During a Div Arty CP exercise, Vin and I were asked to make a surprise raid with flour-bag “bombs” on Div Arty HQ at Kalaheo. We did so with great joy, using small paper bags filled with a mixture of flour and the red volcanic dust that makes up much of the island soil. One of my bombs went through the roof of a tar paper shack belonging to the signal corps carrier pigeon section. Looking back, I saw the door burst open and two men run out, bounding like deer across the area and looking back at the cloud of dust and flour billowing out the door behind them.

That gave us the idea of bombing the little strip near Hanapepe where Brisley and Spendlove based their planes for the 124th. We hit them just after dawn one morning, plastering the place quite liberally. It was so much fun that we decided to do it again the next day. As we flew in the calm air of early morning, maintaining our two-plane formation with sober dignity, as if our mission were of grave consequence, we spotted two L-4s going just as soberly in the opposite direction. We knew it was Brisley and Spendlove heading for our field, so we wasted no time in completing our mission and hightailing it for home. They had splattered our area quite well but had done no damage, and we felt relieved and happy with our little game. But soon the phone rang. It was Brisley, and he proposed the restoration of peace. Our first raid had put a hole through a wing of one of their planes, and that was not fun. We agreed, and that ended that.

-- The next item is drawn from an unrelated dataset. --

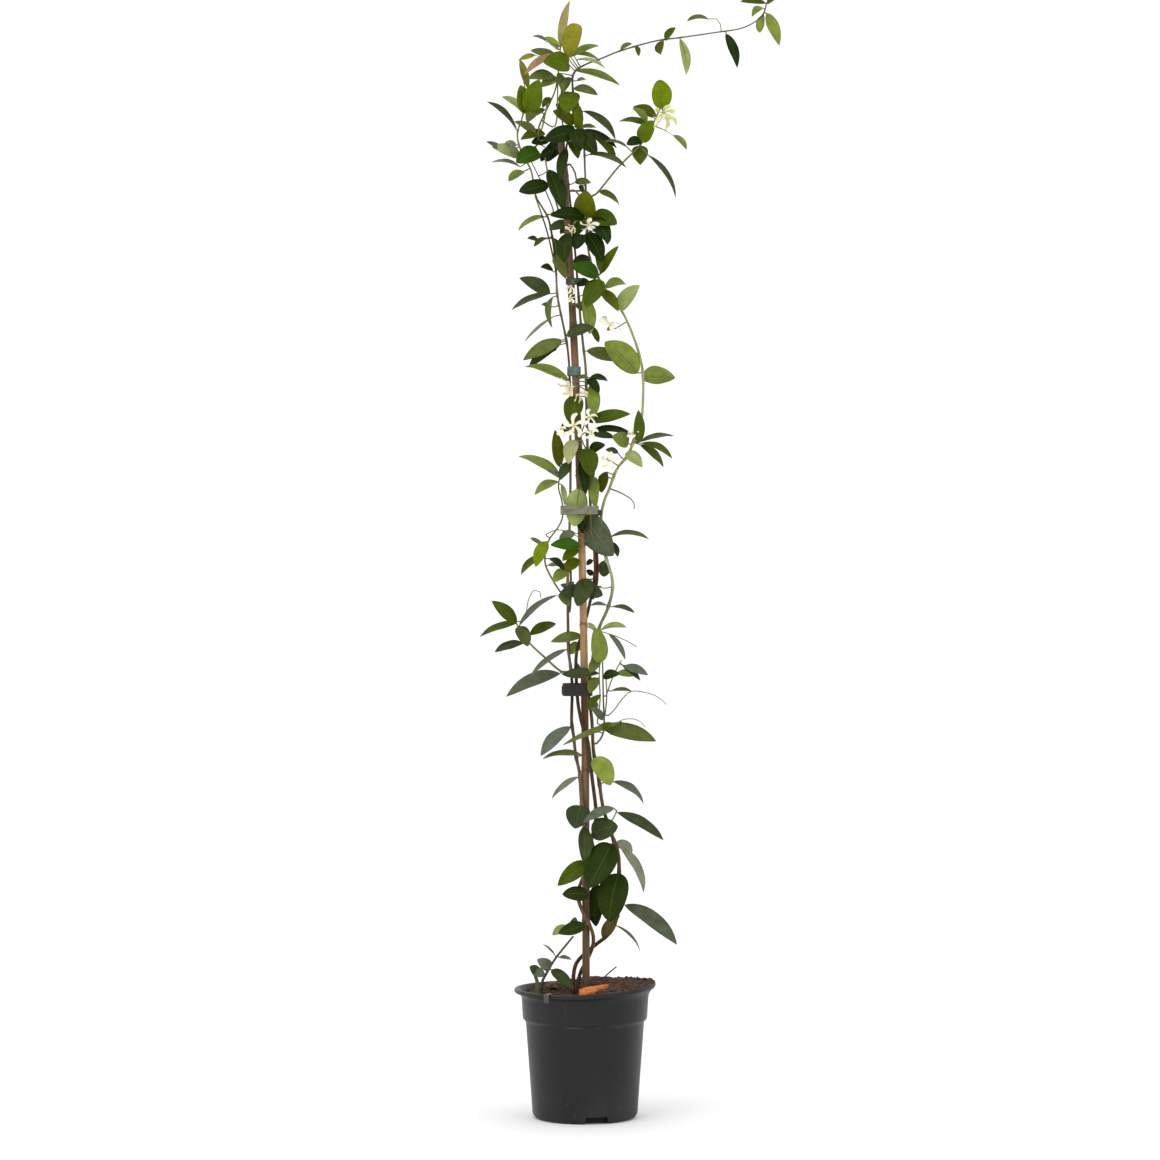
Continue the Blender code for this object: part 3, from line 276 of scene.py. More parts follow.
def makeLeafMaterial():
    look = {"veins": 9.0, "veinSlope": 3.2, "veinWidth": 0.09, "ribWidth": 0.03, "topGloss": 0.4,
            "underGloss": 0.62, "specular": 0.07, "mottle": 0.2, "blotches": 90.0, "grain": 420.0,
            "veinStrength": 0.07, "ribStrength": 0.26, "ribDepth": -0.7, "veinDepth": -0.35,
            "grainRise": 0.25, "relief": 0.4 * mm,
            "tint": colour(70, 100, 40), "paleVein": colour(150, 164, 84)}
    material, tree, shader = startMaterial("jasmineLeaf", look["tint"], look["topGloss"], look["specular"])
    leafMap = addNode(tree, "ShaderNodeUVMap", {"uv_map": "leafMap"}, {}).outputs[0]
    split = addNode(tree, "ShaderNodeSeparateXYZ", {}, {0: leafMap})
    fromRib = mathNode(tree, "ABSOLUTE", mathNode(tree, "SUBTRACT", split.outputs[1], 0.5))
    rib = rangeNode(tree, fromRib, 0.0, look["ribWidth"], 1.0, 0.0)
    along = mathNode(tree, "MULTIPLY", split.outputs[0], look["veins"])
    slant = mathNode(tree, "MULTIPLY", fromRib, look["veinSlope"])
    vein = mathNode(tree, "PINGPONG", mathNode(tree, "SUBTRACT", along, slant), 0.5)
    vein = rangeNode(tree, vein, 0.0, look["veinWidth"], 1.0, 0.0)
    blotch = noiseNode(tree, look["blotches"], 4.0)
    grain = noiseNode(tree, look["grain"], 2.0)
    shade = rangeNode(tree, blotch, 0.3, 0.7, 1 - look["mottle"], 1 + look["mottle"])
    grey = addNode(tree, "ShaderNodeCombineColor", {}, {0: shade, 1: shade, 2: shade}).outputs[0]
    base = multiplied(tree, attributeNode(tree, "leafTone", "Color"), grey)
    pale = mixColours(tree, 0.5, base, look["paleVein"])
    base = mixColours(tree, mathNode(tree, "MULTIPLY", vein, look["veinStrength"]), base, pale)
    base = mixColours(tree, mathNode(tree, "MULTIPLY", rib, look["ribStrength"]), base, pale)
    under = attributeNode(tree, "underside")
    gloss = rangeNode(tree, under, 0.0, 1.0, look["topGloss"], look["underGloss"])
    gloss = mathNode(tree, "ADD", gloss, rangeNode(tree, grain, 0.3, 0.7, -0.05, 0.07))
    relief = mathNode(tree, "ADD", mathNode(tree, "MULTIPLY", rib, look["ribDepth"]),
                      mathNode(tree, "MULTIPLY", vein, look["veinDepth"]))
    relief = mathNode(tree, "ADD", relief, mathNode(tree, "MULTIPLY", grain, look["grainRise"]))
    finishMaterial(tree, shader, base, gloss, relief, 0.5, look["relief"])
    return material


def bandedColour(tree, height, bands):
    # bands of height in mm and colour, blended from one to the next
    base = colour(*bands[0][1:])
    for before, after in zip(bands, bands[1:]):
        share = rangeNode(tree, height, before[0] * mm, after[0] * mm, 0.0, 1.0)
        base = mixColours(tree, share, base, colour(*after[1:]))
    return base


def makeStemMaterial(name, bands, streak):
    look = {"roughness": 0.55, "specular": 0.15, "patches": 70.0, "drift": 0.015, "fibres": 500.0,
            "streaked": 0.75, "relief": 0.4 * mm}
    material, tree, shader = startMaterial(name, colour(*bands[0][1:]), look["roughness"], look["specular"])
    patches = noiseNode(tree, look["patches"], 4.0, (1, 1, 0.35))
    drift = rangeNode(tree, patches, 0.35, 0.65, -look["drift"], look["drift"])
    base = bandedColour(tree, mathNode(tree, "ADD", objectHeight(tree), drift), bands)
    fibres = noiseNode(tree, look["fibres"], 3.0, (1, 1, 0.12))
    streaked = rangeNode(tree, fibres, 0.42, 0.68, 0.0, look["streaked"])
    base = mixColours(tree, streaked, base, multiplied(tree, base, streak))
    gloss = rangeNode(tree, patches, 0.3, 0.7, 0.42, 0.66)
    finishMaterial(tree, shader, base, gloss, fibres, 0.6, look["relief"])
    return material


def makeBambooMaterial():
    look = {"roughness": 0.5, "specular": 0.2, "fibres": 900.0, "blotches": 26.0, "relief": 0.3 * mm,
            "grain": colour(178, 150, 130), "joint": colour(88, 58, 40),
            # the cane's own browns by height, with painted shadow of the leaves in the darker bands
            "bands": ((150, 91, 72, 51), (180, 106, 82, 58), (210, 100, 78, 54), (235, 83, 67, 44),
                      (300, 109, 87, 60), (380, 104, 83, 56), (396, 130, 102, 74), (440, 126, 102, 69),
                      (470, 94, 69, 39), (495, 91, 69, 39), (535, 150, 120, 81), (560, 182, 147, 102),
                      (670, 179, 143, 102), (692, 120, 94, 60), (780, 104, 81, 56), (860, 104, 78, 54),
                      (900, 137, 102, 81), (935, 100, 69, 47), (955, 102, 83, 56), (970, 81, 63, 32),
                      (990, 120, 102, 74), (1010, 141, 109, 83), (1095, 124, 91, 76), (1130, 87, 69, 47),
                      (1165, 113, 96, 74))}
    material, tree, shader = startMaterial("bambooCane", colour(*look["bands"][1][1:]), look["roughness"],
                                           look["specular"])
    fibre = noiseNode(tree, look["fibres"], 3.0, (1, 1, 0.02))
    blotch = noiseNode(tree, look["blotches"], 4.0, (1, 1, 0.3))
    base = bandedColour(tree, objectHeight(tree), look["bands"])
    dark = multiplied(tree, base, look["grain"])
    base = mixColours(tree, rangeNode(tree, fibre, 0.4, 0.66, 0.0, 0.6), base, dark)
    base = mixColours(tree, rangeNode(tree, blotch, 0.5, 0.72, 0.0, 0.55), base, dark)
    base = mixColours(tree, attributeNode(tree, "jointShade"), base, look["joint"])
    gloss = rangeNode(tree, blotch, 0.3, 0.7, 0.38, 0.6)
    finishMaterial(tree, shader, base, gloss, fibre, 0.35, look["relief"])
    return material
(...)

Vineyard and I had continued to fly from Isenberg after the others moved away, since our battalion headquarters was only about four miles up the road. Isenberg was a good field, and our tents were in the corner farthest from the road and from Isenberg Gym, which was used then as a USO canteen. Our men lived with the planes, but Vin and I lived with the battalion. It wasn't bad from the viewpoint of convenience and comfort, but it wasn't so good in case of trouble; and, after all, we were there to help defend the island in case of attack. So the battalion commander, Lt. Col. Roland P. “Bud” Carlson, directed us to establish an airstrip no more than a mile from the battalion CP.